Well-managed lead times support better decision-making. They create space for collaboration between designers, suppliers and operations teams, leading to packaging that performs consistently and aligns with cost and sustainability targets.
Packaging success is rarely about choosing the cheapest or fastest option in isolation. It comes from balancing time, quality and cost across the full packaging lifecycle.
Making lead times work for packaging success
Lead times shape packaging success because they influence every downstream outcome. Businesses that treat packaging lead times as strategic inputs gain control over delivery performance, cost and risk.
Early involvement is key. Bringing packaging considerations into product development and demand planning reduces surprises later. Clear specifications, realistic timelines and early supplier engagement set expectations before pressure builds.
Standardisation also helps. Using fewer packaging formats and materials shortens approval cycles and simplifies procurement. Where custom packaging is essential, locking in designs earlier reduces last-minute changes that extend lead times.
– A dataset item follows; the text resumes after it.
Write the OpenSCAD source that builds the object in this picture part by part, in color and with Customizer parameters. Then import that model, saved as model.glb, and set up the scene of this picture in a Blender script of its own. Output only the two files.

Data-driven forecasting improves accuracy. Understanding demand patterns and sharing forecasts with packaging suppliers allows better capacity planning and smoother production flows. This reduces the need for reactive decisions that inflate cost and compromise quality.
Finally, flexibility should be built into lead time planning. Buffer periods, alternative suppliers and contingency stock provide options when disruption occurs. The goal is not to eliminate lead times, but to make them predictable and manageable.
Why lead times shape packaging success becomes clear when packaging is viewed as a system rather than a component. Time affects everything it touches. Businesses that respect this reality position packaging as an enabler of growth, not an obstacle to it.